INFORMATION PROVIDED →

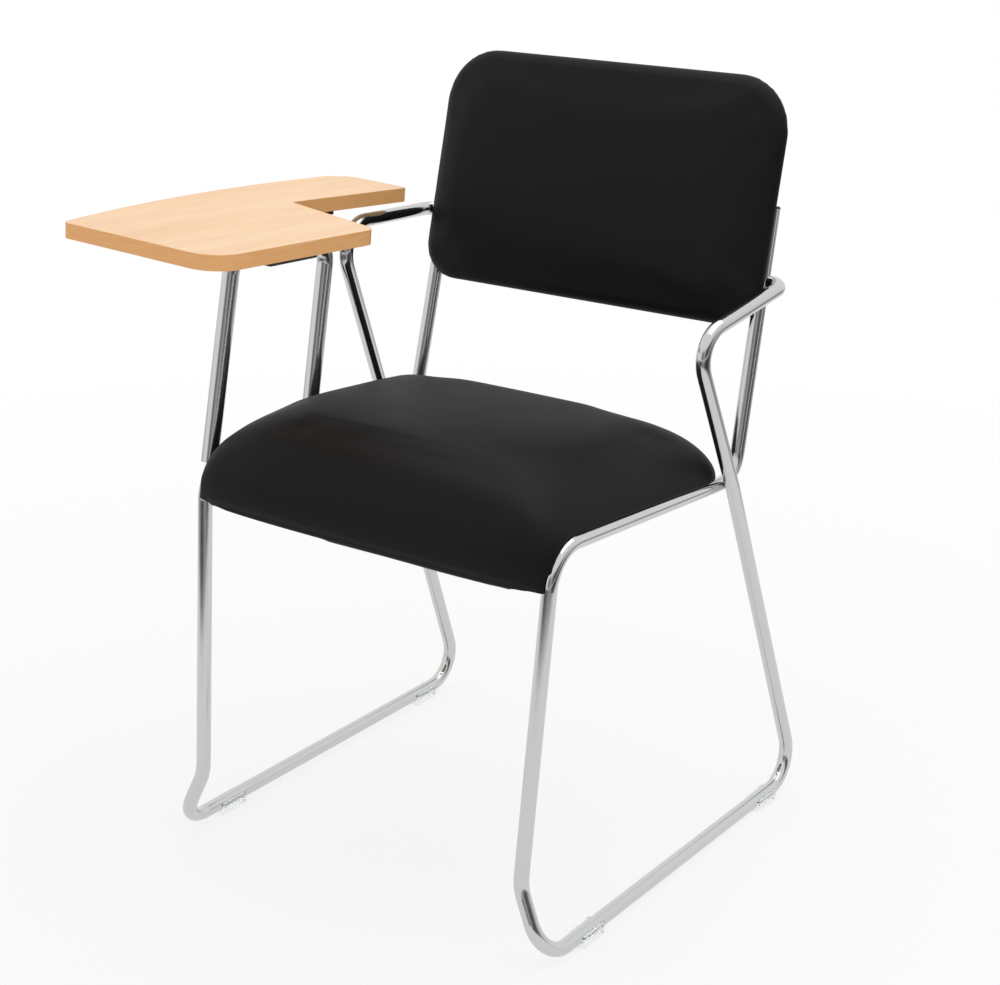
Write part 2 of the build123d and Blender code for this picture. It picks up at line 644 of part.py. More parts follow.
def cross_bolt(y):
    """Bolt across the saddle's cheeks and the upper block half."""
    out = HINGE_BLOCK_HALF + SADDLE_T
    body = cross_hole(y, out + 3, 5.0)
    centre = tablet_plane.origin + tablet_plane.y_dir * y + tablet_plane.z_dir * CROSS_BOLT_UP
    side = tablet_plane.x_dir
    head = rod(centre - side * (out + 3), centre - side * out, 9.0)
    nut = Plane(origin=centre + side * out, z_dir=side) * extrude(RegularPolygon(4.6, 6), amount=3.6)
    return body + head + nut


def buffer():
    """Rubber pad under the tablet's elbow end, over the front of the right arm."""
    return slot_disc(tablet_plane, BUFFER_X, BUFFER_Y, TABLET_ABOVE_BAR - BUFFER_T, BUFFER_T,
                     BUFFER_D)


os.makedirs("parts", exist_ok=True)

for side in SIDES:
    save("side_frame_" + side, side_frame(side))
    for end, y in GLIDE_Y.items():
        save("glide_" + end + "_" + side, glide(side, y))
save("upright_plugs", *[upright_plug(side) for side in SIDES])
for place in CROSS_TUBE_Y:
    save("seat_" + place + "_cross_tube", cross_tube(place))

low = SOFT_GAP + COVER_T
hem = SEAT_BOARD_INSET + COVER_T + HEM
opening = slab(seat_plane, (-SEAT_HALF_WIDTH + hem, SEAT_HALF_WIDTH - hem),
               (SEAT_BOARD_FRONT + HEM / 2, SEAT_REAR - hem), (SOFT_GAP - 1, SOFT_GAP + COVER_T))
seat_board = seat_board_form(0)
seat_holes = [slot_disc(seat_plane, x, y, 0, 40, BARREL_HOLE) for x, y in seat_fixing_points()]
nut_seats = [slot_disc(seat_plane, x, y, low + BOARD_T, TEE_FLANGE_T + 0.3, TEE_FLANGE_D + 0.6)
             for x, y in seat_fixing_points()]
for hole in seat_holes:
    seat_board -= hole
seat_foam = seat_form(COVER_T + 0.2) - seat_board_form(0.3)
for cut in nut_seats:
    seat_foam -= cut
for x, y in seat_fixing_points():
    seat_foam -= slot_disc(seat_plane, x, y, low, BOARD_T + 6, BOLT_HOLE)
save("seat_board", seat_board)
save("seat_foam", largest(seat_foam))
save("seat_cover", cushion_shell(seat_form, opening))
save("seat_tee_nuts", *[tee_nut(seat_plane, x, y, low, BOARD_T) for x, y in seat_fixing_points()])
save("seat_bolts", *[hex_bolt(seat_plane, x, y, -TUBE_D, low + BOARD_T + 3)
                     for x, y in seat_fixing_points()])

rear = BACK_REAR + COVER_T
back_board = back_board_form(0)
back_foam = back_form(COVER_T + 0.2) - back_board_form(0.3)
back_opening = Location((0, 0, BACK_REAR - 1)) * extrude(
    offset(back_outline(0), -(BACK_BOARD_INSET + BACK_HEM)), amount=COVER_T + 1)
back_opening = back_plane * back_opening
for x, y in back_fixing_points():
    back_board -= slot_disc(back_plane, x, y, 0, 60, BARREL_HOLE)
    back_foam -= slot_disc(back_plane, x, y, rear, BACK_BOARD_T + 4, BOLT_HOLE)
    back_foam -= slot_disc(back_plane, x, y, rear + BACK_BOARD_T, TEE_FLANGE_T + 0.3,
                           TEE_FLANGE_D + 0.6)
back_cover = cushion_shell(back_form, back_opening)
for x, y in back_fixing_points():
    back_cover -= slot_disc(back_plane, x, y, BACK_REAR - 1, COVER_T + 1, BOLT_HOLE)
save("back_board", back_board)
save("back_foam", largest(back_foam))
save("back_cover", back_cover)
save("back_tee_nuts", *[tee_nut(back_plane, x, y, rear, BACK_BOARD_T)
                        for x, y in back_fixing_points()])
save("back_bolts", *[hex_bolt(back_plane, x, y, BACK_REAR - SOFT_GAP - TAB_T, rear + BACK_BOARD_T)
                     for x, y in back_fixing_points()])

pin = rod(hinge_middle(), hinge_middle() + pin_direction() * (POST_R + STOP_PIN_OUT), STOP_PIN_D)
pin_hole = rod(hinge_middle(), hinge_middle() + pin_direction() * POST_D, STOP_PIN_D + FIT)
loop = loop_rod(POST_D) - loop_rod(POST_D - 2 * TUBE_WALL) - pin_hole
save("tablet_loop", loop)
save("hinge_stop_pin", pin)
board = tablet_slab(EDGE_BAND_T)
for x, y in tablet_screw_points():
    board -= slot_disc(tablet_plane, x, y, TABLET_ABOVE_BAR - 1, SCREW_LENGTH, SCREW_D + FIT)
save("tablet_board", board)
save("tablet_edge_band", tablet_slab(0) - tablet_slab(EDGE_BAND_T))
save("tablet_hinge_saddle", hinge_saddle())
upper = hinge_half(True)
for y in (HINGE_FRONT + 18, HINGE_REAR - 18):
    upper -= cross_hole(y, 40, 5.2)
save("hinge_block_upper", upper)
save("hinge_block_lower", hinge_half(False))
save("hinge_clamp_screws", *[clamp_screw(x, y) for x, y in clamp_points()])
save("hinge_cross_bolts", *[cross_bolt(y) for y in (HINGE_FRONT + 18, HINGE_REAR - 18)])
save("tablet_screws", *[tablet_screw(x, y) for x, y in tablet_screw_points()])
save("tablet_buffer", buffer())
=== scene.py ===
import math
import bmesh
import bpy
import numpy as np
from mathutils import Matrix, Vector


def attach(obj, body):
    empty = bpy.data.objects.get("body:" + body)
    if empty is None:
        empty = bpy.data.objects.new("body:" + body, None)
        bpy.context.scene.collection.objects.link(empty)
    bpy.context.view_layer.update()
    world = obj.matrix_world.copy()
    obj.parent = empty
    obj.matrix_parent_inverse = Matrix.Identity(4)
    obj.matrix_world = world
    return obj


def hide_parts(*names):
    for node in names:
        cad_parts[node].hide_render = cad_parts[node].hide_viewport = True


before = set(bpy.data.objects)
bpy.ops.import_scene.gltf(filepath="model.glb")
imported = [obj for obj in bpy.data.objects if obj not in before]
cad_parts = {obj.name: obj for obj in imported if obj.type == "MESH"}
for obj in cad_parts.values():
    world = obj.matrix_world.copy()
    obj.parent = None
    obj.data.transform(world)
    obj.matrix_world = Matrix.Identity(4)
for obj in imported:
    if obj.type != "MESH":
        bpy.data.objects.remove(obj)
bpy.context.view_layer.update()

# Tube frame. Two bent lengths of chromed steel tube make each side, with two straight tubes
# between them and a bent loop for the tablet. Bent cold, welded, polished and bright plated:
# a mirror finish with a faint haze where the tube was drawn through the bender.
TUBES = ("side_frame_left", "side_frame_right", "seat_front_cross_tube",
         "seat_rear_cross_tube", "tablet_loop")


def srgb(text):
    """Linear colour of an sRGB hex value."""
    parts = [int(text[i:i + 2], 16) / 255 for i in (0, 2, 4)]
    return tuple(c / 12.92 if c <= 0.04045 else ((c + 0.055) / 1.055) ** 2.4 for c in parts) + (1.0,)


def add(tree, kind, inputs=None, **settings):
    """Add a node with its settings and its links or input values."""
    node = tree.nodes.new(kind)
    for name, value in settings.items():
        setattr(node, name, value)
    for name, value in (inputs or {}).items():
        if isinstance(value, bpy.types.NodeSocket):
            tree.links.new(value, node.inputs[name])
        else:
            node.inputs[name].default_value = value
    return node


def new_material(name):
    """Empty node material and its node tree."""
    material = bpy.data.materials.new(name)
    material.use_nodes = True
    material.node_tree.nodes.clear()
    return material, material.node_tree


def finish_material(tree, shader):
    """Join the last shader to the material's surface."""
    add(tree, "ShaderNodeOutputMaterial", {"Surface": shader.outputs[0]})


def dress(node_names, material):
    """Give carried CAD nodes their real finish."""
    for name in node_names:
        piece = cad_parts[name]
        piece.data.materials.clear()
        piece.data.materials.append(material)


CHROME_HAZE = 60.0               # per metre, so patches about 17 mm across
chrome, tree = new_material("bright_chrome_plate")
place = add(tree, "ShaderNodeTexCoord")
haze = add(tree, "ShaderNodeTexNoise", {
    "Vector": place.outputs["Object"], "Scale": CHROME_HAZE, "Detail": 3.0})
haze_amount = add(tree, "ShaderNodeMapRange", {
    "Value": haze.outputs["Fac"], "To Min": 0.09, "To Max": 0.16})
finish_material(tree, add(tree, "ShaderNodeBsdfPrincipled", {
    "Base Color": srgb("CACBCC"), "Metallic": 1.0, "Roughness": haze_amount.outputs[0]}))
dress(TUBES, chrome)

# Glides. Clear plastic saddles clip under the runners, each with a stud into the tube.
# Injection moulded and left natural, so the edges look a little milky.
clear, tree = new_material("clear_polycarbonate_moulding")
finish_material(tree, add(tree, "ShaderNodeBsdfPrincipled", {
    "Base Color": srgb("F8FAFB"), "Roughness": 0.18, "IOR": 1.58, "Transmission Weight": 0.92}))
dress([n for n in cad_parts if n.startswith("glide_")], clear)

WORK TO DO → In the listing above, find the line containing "pin = rod(hinge_middle(), hinge_middle()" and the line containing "in imported if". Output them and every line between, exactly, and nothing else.

SOLUTION TO THIS TASK →
pin = rod(hinge_middle(), hinge_middle() + pin_direction() * (POST_R + STOP_PIN_OUT), STOP_PIN_D)
pin_hole = rod(hinge_middle(), hinge_middle() + pin_direction() * POST_D, STOP_PIN_D + FIT)
loop = loop_rod(POST_D) - loop_rod(POST_D - 2 * TUBE_WALL) - pin_hole
save("tablet_loop", loop)
save("hinge_stop_pin", pin)
board = tablet_slab(EDGE_BAND_T)
for x, y in tablet_screw_points():
    board -= slot_disc(tablet_plane, x, y, TABLET_ABOVE_BAR - 1, SCREW_LENGTH, SCREW_D + FIT)
save("tablet_board", board)
save("tablet_edge_band", tablet_slab(0) - tablet_slab(EDGE_BAND_T))
save("tablet_hinge_saddle", hinge_saddle())
upper = hinge_half(True)
for y in (HINGE_FRONT + 18, HINGE_REAR - 18):
    upper -= cross_hole(y, 40, 5.2)
save("hinge_block_upper", upper)
save("hinge_block_lower", hinge_half(False))
save("hinge_clamp_screws", *[clamp_screw(x, y) for x, y in clamp_points()])
save("hinge_cross_bolts", *[cross_bolt(y) for y in (HINGE_FRONT + 18, HINGE_REAR - 18)])
save("tablet_screws", *[tablet_screw(x, y) for x, y in tablet_screw_points()])
save("tablet_buffer", buffer())
=== scene.py ===
import math
import bmesh
import bpy
import numpy as np
from mathutils import Matrix, Vector


def attach(obj, body):
    empty = bpy.data.objects.get("body:" + body)
    if empty is None:
        empty = bpy.data.objects.new("body:" + body, None)
        bpy.context.scene.collection.objects.link(empty)
    bpy.context.view_layer.update()
    world = obj.matrix_world.copy()
    obj.parent = empty
    obj.matrix_parent_inverse = Matrix.Identity(4)
    obj.matrix_world = world
    return obj


def hide_parts(*names):
    for node in names:
        cad_parts[node].hide_render = cad_parts[node].hide_viewport = True


before = set(bpy.data.objects)
bpy.ops.import_scene.gltf(filepath="model.glb")
imported = [obj for obj in bpy.data.objects if obj not in before]
cad_parts = {obj.name: obj for obj in imported if obj.type == "MESH"}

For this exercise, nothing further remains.